Rectangular Probability Density Function (RPDF) dither — one sample of uniform random noise — eliminates harmonic distortion but introduces a secondary artifact: noise modulation, where the noise floor rises and falls with signal level. The result sounds like a breathing artifact on quiet passages.
Triangular Probability Density Function (TPDF) dither, formed by summing two independent RPDF sources, eliminates both problems simultaneously. The triangular distribution completely decorrelates the quantization error from the input, replacing periodic distortion products with spectrally flat noise at a constant, signal-independent level. The cost is a slightly higher noise floor than RPDF, but the noise sits uniformly — audible only on silence, not during material.
The Noise Shaping Loop
TPDF dither solves the distortion problem while leaving the question of where noise energy sits spectrally. Noise shaping addresses this directly.
The core mechanism is an error feedback loop:
- Quantize the current sample to the target bit depth
- Measure the quantization error (input minus quantized output)
- Feed that error back into the next input sample before quantization
- Repeat for every sample
# First-order noise shaping (samples normalized to -1.0 .. +1.0)
scale = 2 ** (target_bits - 1)
error = 0.0
for sample in input_signal:
# Inject previous quantization error before rounding
pre_quantize = sample + error
quantized = round(pre_quantize * scale) / scale
error = pre_quantize - quantized # error fed into next iteration
output.append(quantized)
This first-order feedback loop is equivalent to applying a high-pass filter to the error signal. The noise transfer function (NTF) becomes a high-pass response; the signal transfer function (STF) stays flat. Total noise power increases — the feedback loop redistributes energy, it does not destroy it — but the spectral shape shifts dramatically. Low-frequency noise drops. High-frequency noise rises.
Higher-order noise shapers use multiple delayed taps in the feedback path, applying steeper suppression across the midrange and concentrating the noise peak close to the Nyquist boundary. Each additional order allows a sharper spectral notch in the audible band, at the cost of a more pronounced ultrasonic noise peak.
Why High Frequencies Work
Fletcher and Munson established in 1933 — later codified in ISO 226 as the equal-loudness standard — that human hearing sensitivity varies enormously with frequency. The ear is most sensitive between 2 and 5 kHz due to ear canal resonance and middle ear mechanics. Sensitivity at 15 kHz requires roughly 30 dB more SPL to produce the same perceived loudness as a tone at 3 kHz. Above 18 kHz, most adults hear nothing at all.
Noise shaping exploits this asymmetry. By pushing quantization error into the 15-20 kHz band, it places the noise energy exactly where the ear's effective gain is lowest. The total noise power in the system has increased. The perceived noise has dropped substantially.
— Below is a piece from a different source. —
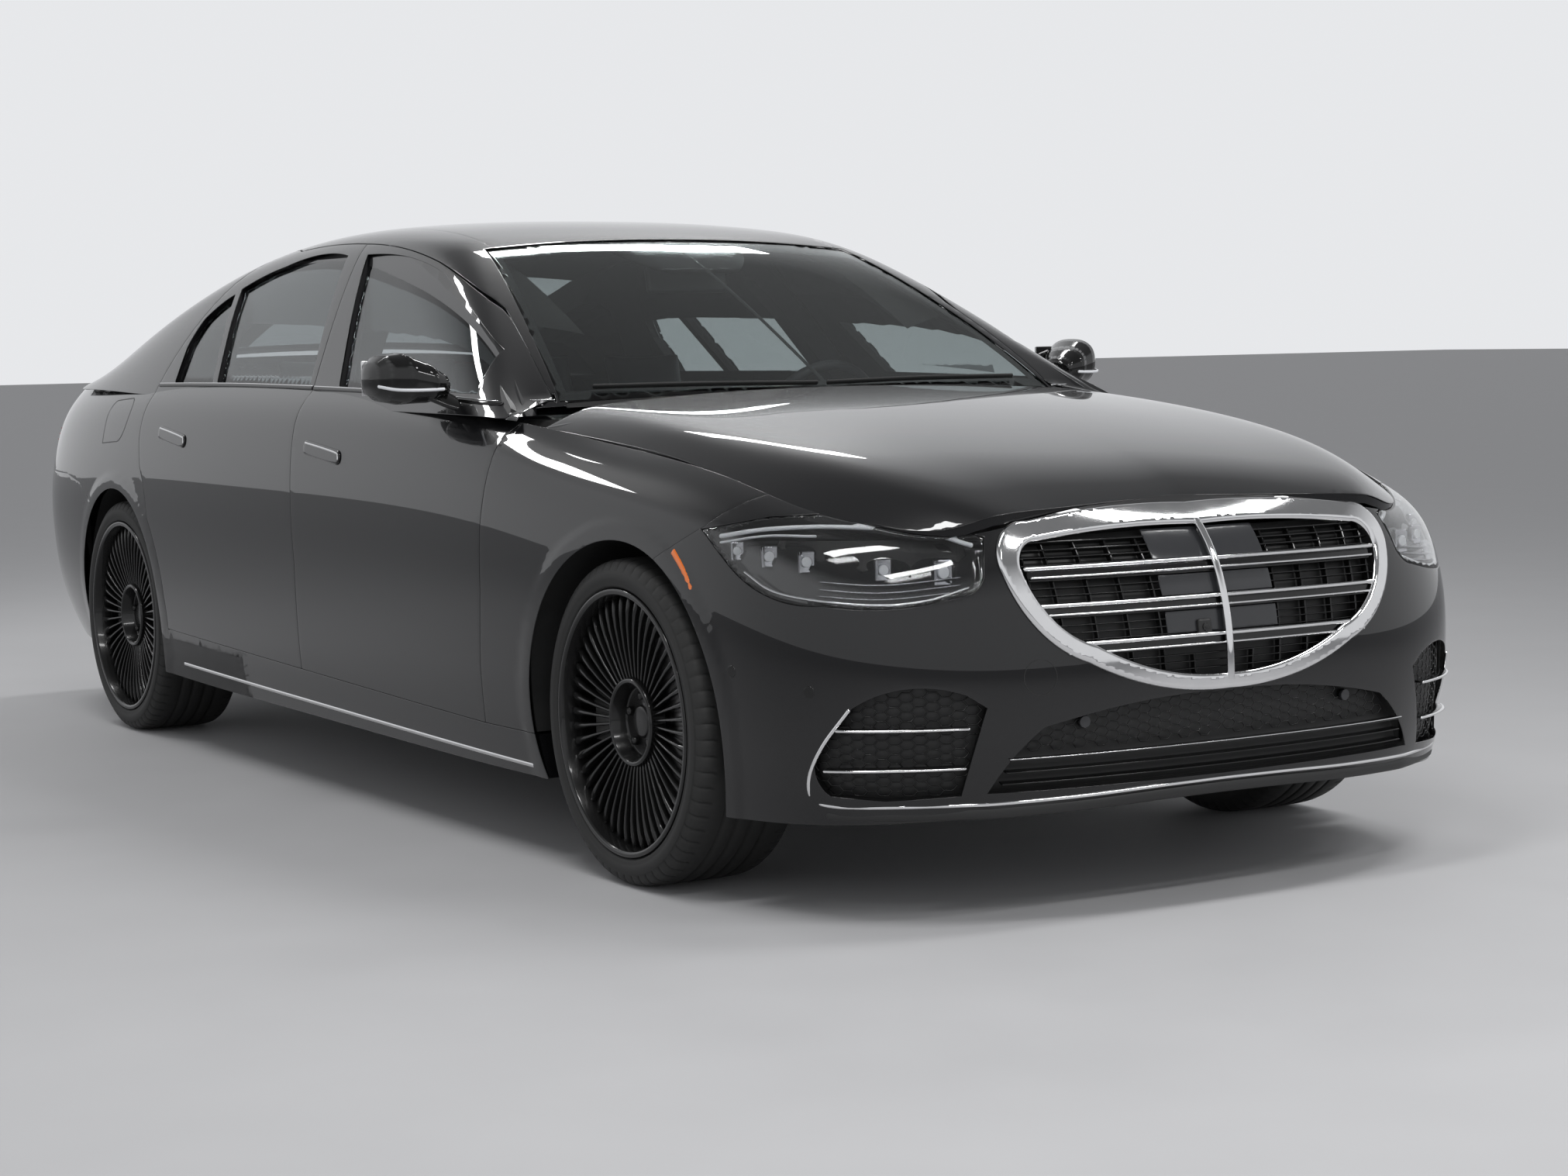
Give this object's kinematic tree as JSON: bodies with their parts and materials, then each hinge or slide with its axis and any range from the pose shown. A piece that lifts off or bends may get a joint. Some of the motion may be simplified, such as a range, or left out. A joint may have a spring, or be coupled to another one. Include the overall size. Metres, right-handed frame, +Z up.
{
  "type": "full-size four-door saloon car",
  "caption": "Full-size four-door saloon with hinged doors, bonnet and boot lid, steered front wheels and an upright barred grille.",
  "frame": {"origin": "on the ground under the middle of the car's length and width", "axes": "+X forward, +Y to the car's left, +Z up"},
  "size_m": [5.3147, 2.12, 1.502],
  "materials": {
    "body_paint": "gloss black paint under clear lacquer",
    "tinted_glass": "dark tinted glass",
    "grille_chrome": "bright plated trim",
    "lamp_clear": "clear lamp cover",
    "lamp_red": "red lamp cover",
    "underbody_black": "matt black sealed panel",
    "running_gear_metal": "bare cast metal",
    "interior_plastic": "dark blue-grey soft plastic",
    "seat_leather": "dark blue-grey leather",
    "wheel_black": "gloss black wheel",
    "tyre_rubber": "black rubber"
  },
  "bodies": {
    "car": {"roof": "body_paint", "windscreen": "tinted_glass", "rear_window": "tinted_glass", "body_side_left": "body_paint", "body_side_right": "body_paint", "side_frame_left": "underbody_black", "side_frame_right": "underbody_black", "side_skirts": "body_paint", "fender_left": "body_paint", "fender_right": "body_paint", "front_bumper": "body_paint", "rear_bumper": "body_paint", "grille": "grille_chrome", "lower_grille": "grille_chrome", "headlamps": "lamp_clear", "tail_lamps": "lamp_red", "carriers": "underbody_black", "floor": "underbody_black", "liners": "underbody_black", "front_axle": "running_gear_metal", "rear_axle": "running_gear_metal", "engine": "running_gear_metal", "dashboard": "interior_plastic", "front_seats": "seat_leather", "rear_bench": "seat_leather", "exhaust": "running_gear_metal"},
    "bonnet": {"bonnet": "body_paint"},
    "boot_lid": {"boot_lid": "body_paint"},
    "steering_wheel": {"steering_wheel": "interior_plastic"},
    "front_door_left": {"front_door_left": "body_paint", "front_door_glass_left": "tinted_glass", "mirror_left": "body_paint"},
    "rear_door_left": {"rear_door_left": "body_paint", "rear_door_glass_left": "tinted_glass"},
    "knuckle_left": {"knuckle_left": "running_gear_metal"},
    "wheel_front_left": {"rim_front_left": "wheel_black", "tyre_front_left": "tyre_rubber"},
    "wheel_rear_left": {"rim_rear_left": "wheel_black", "tyre_rear_left": "tyre_rubber"},
    "front_door_right": {"front_door_right": "body_paint", "front_door_glass_right": "tinted_glass", "mirror_right": "body_paint"},
    "rear_door_right": {"rear_door_right": "body_paint", "rear_door_glass_right": "tinted_glass"},
    "knuckle_right": {"knuckle_right": "running_gear_metal"},
    "wheel_front_right": {"rim_front_right": "wheel_black", "tyre_front_right": "tyre_rubber"},
    "wheel_rear_right": {"rim_rear_right": "wheel_black", "tyre_rear_right": "tyre_rubber"}
  },
  "joints": [
    {"name": "front_door_left_hinge", "type": "hinge", "parent": "car", "child": "front_door_left", "pos_m": [1.04, 0.938, 0.625], "axis": [0, 0, -1], "range_deg": [0, 65]},
    {"name": "rear_door_left_hinge", "type": "hinge", "parent": "car", "child": "rear_door_left", "pos_m": [-0.085, 0.938, 0.625], "axis": [0, 0, -1], "range_deg": [0, 65]},
    {"name": "steer_left", "type": "hinge", "parent": "car", "child": "knuckle_left", "pos_m": [1.76, 0.8015, 0.352], "axis": [0, 0, 1], "range_deg": [-33, 33]},
    {"name": "spin_front_left", "type": "hinge", "parent": "knuckle_left", "child": "wheel_front_left", "pos_m": [1.76, 0.8015, 0.352], "axis": [0, 1, 0], "continuous": true},
    {"name": "spin_rear_left", "type": "hinge", "parent": "car", "child": "wheel_rear_left", "pos_m": [-1.456, 0.8015, 0.352], "axis": [0, 1, 0], "continuous": true},
    {"name": "front_door_right_hinge", "type": "hinge", "parent": "car", "child": "front_door_right", "pos_m": [1.04, -0.938, 0.625], "axis": [0, 0, 1], "range_deg": [0, 65]},
    {"name": "rear_door_right_hinge", "type": "hinge", "parent": "car", "child": "rear_door_right", "pos_m": [-0.085, -0.938, 0.625], "axis": [0, 0, 1], "range_deg": [0, 65]},
    {"name": "steer_right", "type": "hinge", "parent": "car", "child": "knuckle_right", "pos_m": [1.76, -0.8015, 0.352], "axis": [0, 0, 1], "range_deg": [-33, 33]},
    {"name": "spin_front_right", "type": "hinge", "parent": "knuckle_right", "child": "wheel_front_right", "pos_m": [1.76, -0.8015, 0.352], "axis": [0, 1, 0], "continuous": true},
    {"name": "spin_rear_right", "type": "hinge", "parent": "car", "child": "wheel_rear_right", "pos_m": [-1.456, -0.8015, 0.352], "axis": [0, 1, 0], "continuous": true},
    {"name": "bonnet_hinge", "type": "hinge", "parent": "car", "child": "bonnet", "pos_m": [1.215, 0, 0.985], "axis": [0, -1, 0], "range_deg": [0, 45]},
    {"name": "boot_lid_hinge", "type": "hinge", "parent": "car", "child": "boot_lid", "pos_m": [-1.975, 0, 1.094], "axis": [0, 1, 0], "range_deg": [0, 70]},
    {"name": "steering_column", "type": "hinge", "parent": "car", "child": "steering_wheel", "pos_m": [0.5, 0.37, 0.93], "axis": [-0.9135, 0, 0.4067], "range_deg": [-480, 480]}
  ],
  "couplings": [
    {"joint": "steer_right", "follows": "steer_left", "ratio": 1},
    {"joint": "steering_column", "follows": "steer_left", "ratio": 14.5}
  ]
}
The result: well-designed noise shaping raises the perceived dynamic range of 16-bit audio from 96 dB to approximately 120 dB. That is 24 dB recovered from a format with a fixed mathematical ceiling, without changing the bit depth.
Three Different Approaches
Commercial implementations differ primarily in how they shape the noise spectrum — the feedback filter coefficients determine where the noise notch falls and how steep it is.
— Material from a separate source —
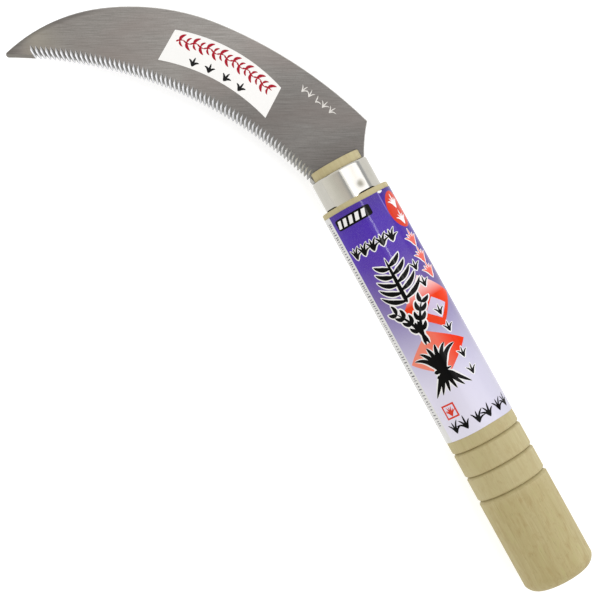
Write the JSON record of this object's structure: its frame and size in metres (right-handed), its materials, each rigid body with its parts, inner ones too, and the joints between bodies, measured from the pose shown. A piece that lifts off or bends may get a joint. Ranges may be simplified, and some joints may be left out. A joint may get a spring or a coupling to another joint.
{
  "type": "saw-toothed hand sickle",
  "caption": "Rope-cutting hand sickle: a curved saw-toothed stainless blade in a turned wooden handle with a sheet-metal ferrule, a printed film wrap and a blade sticker.",
  "frame": {"origin": "centre of the handle's flat butt face", "axes": "+X along the handle's axis from the butt towards the blade; +Z normal to the flat of the blade, on the side where the teeth are ground; +Y towards the side that the blade curves to"},
  "size_m": [0.3004, 0.1167, 0.0308],
  "materials": {
    "blade_steel": "brushed stainless sheet, ground teeth",
    "handle_wood": "turned pale hardwood, lightly sealed",
    "ferrule_metal": "bright plated sheet",
    "pin_steel": "plain wire",
    "label_film": "glossy printed film, violet fading to pale lavender",
    "sticker_film": "glossy white printed sticker"
  },
  "bodies": {
    "root": {"blade": "blade_steel", "handle": "handle_wood", "ferrule": "ferrule_metal", "tang_pin": "pin_steel", "handle_label": "label_film", "blade_sticker": "sticker_film"}
  },
  "joints": []
}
POW-r (Psychoacoustically Optimized Wordlength Reduction) was developed between 1997 and 1998 by a consortium of four companies: Lake Technology, Weiss Engineering, Millennia Media and Z-Systems. Available in products from 1999, it offers three algorithm variants tuned for different material: POW-r 1 for spoken word and wide dynamic range material, POW-r 2 for dense mixes, POW-r 3 for orchestral and audiophile content. The consortium formed specifically because a license change on the leading bit-depth reduction algorithm of the time made alternatives commercially necessary.
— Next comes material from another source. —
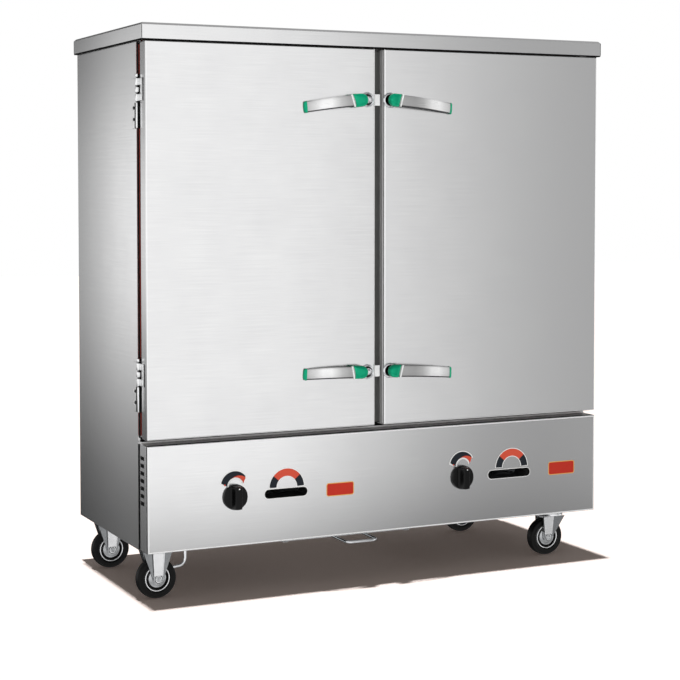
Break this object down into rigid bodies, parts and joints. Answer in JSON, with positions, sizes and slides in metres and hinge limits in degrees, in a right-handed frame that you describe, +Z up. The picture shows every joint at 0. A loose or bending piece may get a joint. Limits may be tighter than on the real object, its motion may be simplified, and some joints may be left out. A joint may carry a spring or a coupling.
{
  "type": "gas steaming cabinet",
  "caption": "Upright two-door stainless gas steaming cabinet on casters, with lever latches, tray racks, water tanks and burners under the chambers.",
  "frame": {"origin": "on the floor, at the middle of the footprint", "axes": "+X to the right seen from the front, +Y to the back, +Z up"},
  "size_m": [1.4468, 0.6852, 1.55],
  "materials": {
    "brushed_stainless": "No. 4 brushed stainless sheet",
    "door_stainless": "fine brushed stainless sheet",
    "inner_stainless": "plain rolled stainless sheet",
    "foam": "foamed insulation",
    "door_foam": "stainless faced foam panel",
    "gasket_rubber": "moulded silicone rubber",
    "hinge_steel": "pressed stainless",
    "latch_chrome": "polished chrome",
    "latch_band": "brushed stainless band",
    "green_plastic": "moulded gloss plastic",
    "black_plastic": "moulded phenolic",
    "black_steel": "heat-proof black paint",
    "frame_steel": "grey painted steel",
    "cast_iron": "as cast",
    "brass": "turned brass",
    "pipe_steel": "galvanised steel pipe",
    "zinc_steel": "bright zinc plate",
    "wheel_rubber": "solid rubber",
    "yellow_plastic": "dipped vinyl"
  },
  "bodies": {
    "cabinet": {"base_frame": "frame_steel", "side_panel_left": "brushed_stainless", "side_panel_right": "brushed_stainless", "back_panel": "brushed_stainless", "top_cover": "brushed_stainless", "front_frame": "brushed_stainless", "control_panel": "brushed_stainless", "insulation": "foam", "chamber_left": "inner_stainless", "chamber_right": "inner_stainless", "tray_rack_left": "inner_stainless", "tray_rack_right": "inner_stainless", "water_tanks": "inner_stainless", "steam_grids": "inner_stainless", "steam_vents": "inner_stainless", "burners": "cast_iron", "gas_valves": "brass", "gas_manifold": "pipe_steel", "lighting_ports": "black_steel", "water_feed_box": "inner_stainless", "water_pipe": "brass", "tray_runners": "inner_stainless", "keepers": "latch_chrome", "hinge_plates": "hinge_steel", "hinge_pins": "hinge_steel", "rigid_forks": "zinc_steel", "swivel_plates": "zinc_steel", "bent_rod": "zinc_steel"},
    "door_left": {"door_skin_left": "door_stainless", "door_inner_left": "door_foam", "door_gasket_left": "gasket_rubber", "door_hinge_leaves_left": "hinge_steel", "latch_bases_left": "latch_chrome"},
    "door_right": {"door_skin_right": "door_stainless", "door_inner_right": "door_foam", "door_gasket_right": "gasket_rubber", "door_hinge_leaves_right": "hinge_steel", "latch_bases_right": "latch_chrome"},
    "latch_upper_left": {"latch_lever_upper_left": "latch_band", "latch_grip_upper_left": "green_plastic"},
    "latch_lower_left": {"latch_lever_lower_left": "latch_band", "latch_grip_lower_left": "green_plastic"},
    "latch_upper_right": {"latch_lever_upper_right": "latch_band", "latch_grip_upper_right": "green_plastic"},
    "latch_lower_right": {"latch_lever_lower_right": "latch_band", "latch_grip_lower_right": "green_plastic"},
    "knob_left": {"knob_left": "black_plastic"},
    "knob_right": {"knob_right": "black_plastic"},
    "drip_tray": {"drip_tray": "inner_stainless"},
    "drain_lever": {"drain_lever": "yellow_plastic"},
    "swivel_front": {"swivel_fork_front": "zinc_steel"},
    "swivel_rear": {"swivel_fork_rear": "zinc_steel"},
    "wheel_front_left": {"wheel_rim_front_left": "zinc_steel", "tyre_front_left": "wheel_rubber"},
    "wheel_rear_left": {"wheel_rim_rear_left": "zinc_steel", "tyre_rear_left": "wheel_rubber"},
    "wheel_front_right": {"wheel_rim_front_right": "zinc_steel", "tyre_front_right": "wheel_rubber"},
    "wheel_rear_right": {"wheel_rim_rear_right": "zinc_steel", "tyre_rear_right": "wheel_rubber"}
  },
  "joints": [
    {"name": "door_left_swing", "type": "hinge", "parent": "cabinet", "child": "door_left", "pos_m": [-0.717, -0.2564, 0.9715], "axis": [0, 0, -1], "range_deg": [0, 180]},
    {"name": "door_right_swing", "type": "hinge", "parent": "cabinet", "child": "door_right", "pos_m": [0.717, -0.2564, 0.9715], "axis": [0, 0, 1], "range_deg": [0, 180]},
    {"name": "latch_upper_left_turn", "type": "hinge", "parent": "door_left", "child": "latch_upper_left", "pos_m": [-0.0551, -0.3264, 1.36], "axis": [0, -1, 0], "range_deg": [0, 85]},
    {"name": "latch_lower_left_turn", "type": "hinge", "parent": "door_left", "child": "latch_lower_left", "pos_m": [-0.0551, -0.3264, 0.594], "axis": [0, -1, 0], "range_deg": [0, 85]},
    {"name": "latch_upper_right_turn", "type": "hinge", "parent": "door_right", "child": "latch_upper_right", "pos_m": [0.0159, -0.3264, 1.36], "axis": [0, 1, 0], "range_deg": [0, 85]},
    {"name": "latch_lower_right_turn", "type": "hinge", "parent": "door_right", "child": "latch_lower_right", "pos_m": [0.0159, -0.3264, 0.594], "axis": [0, 1, 0], "range_deg": [0, 85]},
    {"name": "knob_left_turn", "type": "hinge", "parent": "cabinet", "child": "knob_left", "pos_m": [-0.461, -0.3264, 0.27], "axis": [0, 1, 0], "range_deg": [0, 180]},
    {"name": "knob_right_turn", "type": "hinge", "parent": "cabinet", "child": "knob_right", "pos_m": [0.251, -0.3264, 0.27], "axis": [0, 1, 0], "range_deg": [0, 180]},
    {"name": "drip_tray_slide", "type": "slide", "parent": "cabinet", "child": "drip_tray", "axis": [0, -1, 0], "range_m": [0, 0.33]},
    {"name": "drain_lever_turn", "type": "hinge", "parent": "cabinet", "child": "drain_lever", "pos_m": [0, 0.3076, 0.411], "axis": [0, 0, 1], "range_deg": [0, 90]},
    {"name": "swivel_front_turn", "type": "hinge", "parent": "cabinet", "child": "swivel_front", "pos_m": [0.607, -0.2449, 0.11], "axis": [0, 0, 1], "continuous": true},
    {"name": "swivel_rear_turn", "type": "hinge", "parent": "cabinet", "child": "swivel_rear", "pos_m": [0.544, 0.1586, 0.11], "axis": [0, 0, 1], "continuous": true},
    {"name": "wheel_front_left_spin", "type": "hinge", "parent": "cabinet", "child": "wheel_front_left", "pos_m": [-0.667, -0.2449, 0.0553], "axis": [0, 1, 0], "continuous": true},
    {"name": "wheel_front_right_spin", "type": "hinge", "parent": "swivel_front", "child": "wheel_front_right", "pos_m": [0.577, -0.2449, 0.0553], "axis": [0, 1, 0], "continuous": true},
    {"name": "wheel_rear_left_spin", "type": "hinge", "parent": "cabinet", "child": "wheel_rear_left", "pos_m": [-0.667, 0.1586, 0.0553], "axis": [0, 1, 0], "continuous": true},
    {"name": "wheel_rear_right_spin", "type": "hinge", "parent": "swivel_rear", "child": "wheel_rear_right", "pos_m": [0.514, 0.1586, 0.0553], "axis": [0, 1, 0], "continuous": true}
  ]
}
iZotope MBIT+ uses a psychoacoustic noise distribution model and offers a noise shaping range from flat to maximum, with higher settings providing approximately 14 dB of additional audible noise suppression at the cost of a more pronounced ultrasonic shelf.
Apogee UV22 takes a different approach entirely. Rather than a conventional feedback noise shaper, it modulates the least significant bits onto a high-frequency bias signal near 22 kHz, concentrating all quantization energy at a single narrow band. The result is a consistent noise floor at inaudible frequencies, with no low-level noise modulation across the spectrum.
When to Apply Dither
Dither and noise shaping belong at one place in the signal chain: the final wordlength reduction before delivery. Applying dither earlier — at plugin boundaries, during internal processing — adds noise without benefit. Most modern DAWs process internally at 32-bit or 64-bit floating point, where the noise floor sits far below any audible threshold. Dithering at that stage is pointless. Dithering twice adds the noise floors together.
The workflow is: process in floating point, apply dither once when bouncing the 16-bit master. If you are delivering 24-bit files for streaming (which handles its own downstream processing), dither is optional since the 24-bit noise floor at -144 dBFS is below any audible threshold under normal conditions.
The 16-bit format has carried commercial audio for four decades. It continues to do so not because 96 dB is sufficient, but because careful noise shaping has consistently delivered two to three bits beyond what the math implies. The engineering behind that headroom is one of the less visible examples of digital audio theory producing a tangible result in the physical world.